In dark times, such as the ones we live right now, in which hate rules and equality is the furthest thing from our reality, it’s easy to feel faithless and even, dare I say, hopeless. Growing up no one told me this, but after enough conversations with inspiring women, I learned that being a woman is some sort of superpower, one that our patriarchal society tends to take for granted but sure one that I carry proudly inside my veins and love with every inch of my being. And one thing I wanna talk about is that, in these dark times that we live, I may die fighting for my rights and what I believe to be right, but I will refuse to settle for what hate wants the world to be, and I sure as fuck will refuse to be a victim as they will try to rewrite me and all of my sister in a history book someday.
I often think of that powerful quote from Maya Angelou, about how whenever a woman stands for herself, without even knowing she stands up for all women, how accurate and strong this statement is. And I also often catch myself thinking of this other quote by Courtney Martin, “We are the girls with anxiety disorders, filled appointment books, five-year plans. We take ourselves very, very seriously. We are the peacemakers, the do-gooders, the givers, the savers. We are on time, overly prepared, well read, and witty, intellectually curious, always moving… We pride ourselves on getting as little sleep as possible and thrive on self-deprivation. We drink coffee, a lot of it. We are on birth control, Prozac, and multivitamins… We are relentless, judgmental with ourselves, and forgiving to others. We never want to be as passive-aggressive as our mothers, never want to marry men as uninspired as our fathers… We are the daughters of the feminists who said, “You can be anything,” and we heard, “You have to be everything.’” And I am quoting all of this, and saying all of this, to remind you, reader, woman, daughter, regular person, superwoman, that in times like the ones we live, we must be proud of the superpower that was gifted to us, we must fight back, we must stand together, we must throw roses and blood at their guns and weapons, we must get our hairs out of ponytails, burn our bras, be the witches they wrote our past to be, be the sinners they still blame us of being, raise our fists, and be the most beautiful rebels that this world needs.
In my 19 years of being a woman, I’ve had men telling to shut up, to talk less, to dress better, to take off my clothes, to wear that lipstick, to sit down properly, to face down, to calm down, to be less. Not always with every word I just wrote, but always with the intension of them regardless. And since no means no, I am here today to say a big fat NO to this sexist bullshit, a big fat NO to being a victim and not a warrior, and above everything a big fat NO for the people in power who believe I am weak and not worth it, because if they choose to make my voice soundless, I will have to make my actions the loudest they’ve ever faced.
Democracy is a right we achieved and one I am not giving up, even if I die trying to keep it intact.
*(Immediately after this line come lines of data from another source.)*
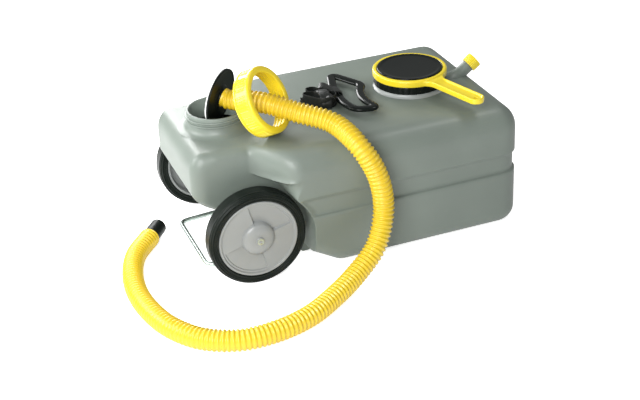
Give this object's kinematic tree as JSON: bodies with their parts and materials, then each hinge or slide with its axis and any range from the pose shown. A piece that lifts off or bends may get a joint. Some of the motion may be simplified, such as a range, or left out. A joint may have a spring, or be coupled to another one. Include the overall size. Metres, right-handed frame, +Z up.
{
  "type": "portable waste water tank",
  "caption": "Flat grey moulded waste water tank on wheels, with screw lid and yellow spanner, vent cap, pull grip, steel bail and a corrugated yellow drain hose with a union ring.",
  "frame": {"origin": "middle of the tank's flat underside, on the ground", "axes": "+X along the tank to the lid end, away from the wheels; +Y to the far side, so the near side with the hose is -Y; +Z up"},
  "size_m": [0.6345, 0.4764, 0.3036],
  "materials": {
    "grey_polyethylene": "satin blow moulding",
    "hub_plastic": "satin",
    "black_rubber": "matt",
    "black_plastic": "glossy",
    "dark_plastic": "satin",
    "yellow_plastic": "semi-gloss",
    "yellow_hose": "semi-gloss, corrugated",
    "white_gasket": "matt",
    "zinc_steel": "zinc plated",
    "black_webbing": "woven webbing"
  },
  "bodies": {
    "tank": {"tank_body": "grey_polyethylene", "axle": "zinc_steel", "axle_spacer_near": "dark_plastic", "axle_spacer_far": "dark_plastic", "wheel_washer_near": "zinc_steel", "wheel_washer_far": "zinc_steel", "axle_cap_near": "hub_plastic", "axle_cap_far": "hub_plastic", "hose_flange": "black_plastic", "flange_gasket": "white_gasket", "hose": "yellow_hose", "hose_cuff": "black_plastic", "strap_anchor": "black_plastic", "anchor_screw_1": "zinc_steel", "anchor_screw_2": "zinc_steel", "pull_strap": "black_webbing"},
    "wheel_near": {"wheel_hub_near": "hub_plastic", "tyre_near": "black_rubber"},
    "wheel_far": {"wheel_hub_far": "hub_plastic", "tyre_far": "black_rubber"},
    "bail": {"bail": "zinc_steel"},
    "lid_carrier": {"lid_seal": "black_rubber"},
    "lid": {"lid_cap": "black_plastic"},
    "spanner": {"cap_spanner": "yellow_plastic"},
    "vent_carrier": {"vent_seal": "black_rubber"},
    "vent": {"vent_cap": "yellow_plastic"},
    "ring": {"union_ring": "yellow_plastic"},
    "grip": {"pull_grip": "black_plastic"}
  },
  "joints": [
    {"name": "wheel_near_spin", "type": "hinge", "parent": "tank", "child": "wheel_near", "pos_m": [-0.266, -0.135, 0.075], "axis": [0, 1, 0], "continuous": true},
    {"name": "wheel_far_spin", "type": "hinge", "parent": "tank", "child": "wheel_far", "pos_m": [-0.266, 0.135, 0.075], "axis": [0, 1, 0], "continuous": true},
    {"name": "bail_swing", "type": "hinge", "parent": "tank", "child": "bail", "pos_m": [-0.176, 0, 0.0125], "axis": [0, 1, 0], "range_deg": [-75, 28]},
    {"name": "lid_lift", "type": "slide", "parent": "tank", "child": "lid_carrier", "axis": [0, 0, 1], "range_m": [0, 0.0248]},
    {"name": "lid_turn", "type": "hinge", "parent": "lid_carrier", "child": "lid", "pos_m": [0.0477, 0, 0.2], "axis": [0, 0, 1], "range_deg": [0, 1440]},
    {"name": "spanner_lift", "type": "slide", "parent": "lid_carrier", "child": "spanner", "axis": [0, 0, 1], "range_m": [0, 0.05]},
    {"name": "vent_lift", "type": "slide", "parent": "tank", "child": "vent_carrier", "axis": [0.7986, 0, 0.6018], "range_m": [0, 0.0125]},
    {"name": "vent_turn", "type": "hinge", "parent": "vent_carrier", "child": "vent", "pos_m": [0.119, 0, 0.188], "axis": [0.7986, 0, 0.6018], "range_deg": [0, 1800]},
    {"name": "ring_spin", "type": "hinge", "parent": "tank", "child": "ring", "pos_m": [-0.2191, -0.0653, 0.2522], "axis": [0.631, -0.641, 0.437], "continuous": true},
    {"name": "grip_swing", "type": "hinge", "parent": "tank", "child": "grip", "pos_m": [-0.078, -0.0066, 0.2092], "axis": [-0.0767, -0.9971, 0], "range_deg": [0, 100]}
  ],
  "couplings": [
    {"joint": "lid_lift", "follows": "lid_turn", "m_per_rad": 0.00098676},
    {"joint": "vent_lift", "follows": "vent_turn", "m_per_rad": 0.00039789}
  ]
}
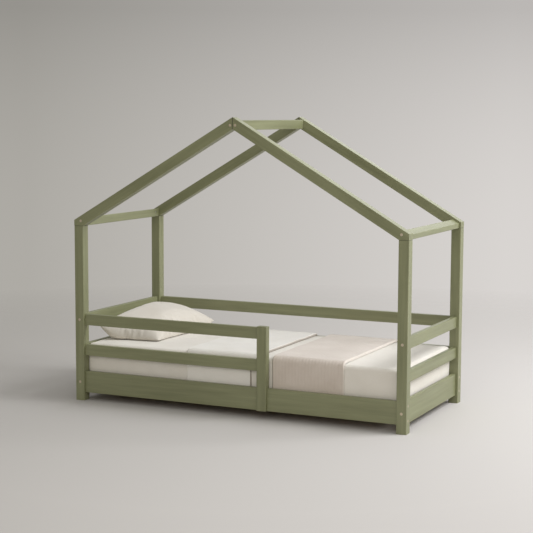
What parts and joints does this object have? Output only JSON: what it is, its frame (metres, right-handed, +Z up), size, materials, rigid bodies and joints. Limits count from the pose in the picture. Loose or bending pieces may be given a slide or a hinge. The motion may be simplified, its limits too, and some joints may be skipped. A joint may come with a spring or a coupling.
{
  "type": "toddler bed",
  "caption": "House-frame toddler bed with pitched roof beams, guard rails along half of the front and the whole back, a slatted base, mattress, bedding and pillow.",
  "frame": {"origin": "on the floor under the middle of the bed's outside box", "axes": "+X along the bed to the foot end, +Y across the bed from the open front to the back, +Z up"},
  "size_m": [1.68, 0.78, 1.3592],
  "materials": {
    "painted_wood": "sage green satin paint over planed pine",
    "bare_pine": "planed, unpainted",
    "beech_dowel": "turned, unpainted",
    "bronzed_bolt": "bronzed steel, satin",
    "zinc_nut": "zinc plated",
    "zinc_screw": "yellow zinc plated",
    "webbing": "woven polyester tape",
    "fitted_sheet": "natural cotton jersey over foam",
    "white_cotton": "off-white cotton, lightly quilted",
    "ribbed_throw": "beige ribbed weave",
    "pillow_cotton": "cream cotton pillowcase"
  },
  "bodies": {
    "frame": {"back_mid_rail": "painted_wood", "back_top_rail": "painted_wood", "eaves_beam_foot": "painted_wood", "eaves_beam_head": "painted_wood", "end_barrel_nuts": "zinc_nut", "end_bolts": "bronzed_bolt", "end_dowels": "beech_dowel", "foot_end_board": "painted_wood", "foot_mid_rail": "painted_wood", "foot_top_rail": "painted_wood", "guard_mid_rail": "painted_wood", "guard_post": "painted_wood", "guard_post_screws": "zinc_screw", "guard_top_rail": "painted_wood", "head_end_board": "painted_wood", "head_mid_rail": "painted_wood", "head_top_rail": "painted_wood", "ledge_screws": "zinc_screw", "post_back_foot": "painted_wood", "post_back_head": "painted_wood", "post_front_foot": "painted_wood", "post_front_head": "painted_wood", "rafter_back_foot": "painted_wood", "rafter_back_head": "painted_wood", "rafter_dowels": "beech_dowel", "rafter_front_foot": "painted_wood", "rafter_front_head": "painted_wood", "rail_dowels": "beech_dowel", "ridge_beam": "painted_wood", "roof_barrel_nuts": "zinc_nut", "roof_bolts": "bronzed_bolt", "side_barrel_nuts": "zinc_nut", "side_board_back": "painted_wood", "side_board_front": "painted_wood", "side_bolts": "bronzed_bolt", "slat_01": "bare_pine", "slat_02": "bare_pine", "slat_03": "bare_pine", "slat_04": "bare_pine", "slat_05": "bare_pine", "slat_06": "bare_pine", "slat_07": "bare_pine", "slat_08": "bare_pine", "slat_09": "bare_pine", "slat_10": "bare_pine", "slat_11": "bare_pine", "slat_12": "bare_pine", "slat_13": "bare_pine", "slat_14": "bare_pine", "slat_ledge_back": "bare_pine", "slat_ledge_front": "bare_pine", "slat_screws": "zinc_screw", "slat_tape_back": "webbing", "slat_tape_front": "webbing"},
    "bedding": {"mattress": "fitted_sheet", "bedcover": "white_cotton", "throw": "ribbed_throw"},
    "pillow_body": {"pillow": "pillow_cotton"}
  },
  "joints": [
    {"name": "mattress_lift", "type": "slide", "parent": "frame", "child": "bedding", "axis": [0, 0, 1], "range_m": [0, 0.4]},
    {"name": "pillow_lift", "type": "slide", "parent": "bedding", "child": "pillow_body", "axis": [0, 0, 1], "range_m": [0, 0.3]}
  ]
}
I speak all of this not in fear for my sisters, my future daughters, my LGBTQ+ community, every person of color that exists in this planet, but also as a warning that we may be a minority, but we are the ones who grew up already knowing we would have to resist, and I am not joking when I say that simply because of that, the power is and will always be in our hands. Because just like fear spreads easily, if we are lucky enough, so does love. And after reading about how Harry (with a lot of fucking help from Hermione) defeated Voldemort at least 200 times (because yes, I’ve read Harry Potter that many times), I have to say that love is the most powerful thing that exist, and love always wins.
So, as one of the granddaughters of the witches they couldn’t kill, you can count me on this fight, and you can count me to never give up on what should be ours by right, and mostly, you must know that just like you I am not giving up on this, even if at times my faith gets shaken and I feel so terrified I don’t even want to leave my house. I promise I will do my part as a woman together with every other minority, and I know we will be so loud, so proud and so goddamn powerful, that not only we will take down the evil, hateful forces that are our leaders, but hell we probably will be the ones to defeat Thanos. And it will be my honor and pleasure to be along with you guys during it.
Until next week, while we wait for our time to actually fight, please know that the second best way to be heard, other than a revolution, is by voting, so please do it and know it’s importance! I love you all and together we are magical, we are strong, we are powerful and we sure as hell are unstoppable. I hope you guys stay out of trouble, unless the trouble involves taking down the patriarchy, and if that’s the case, fucking do it, just tell me all about it.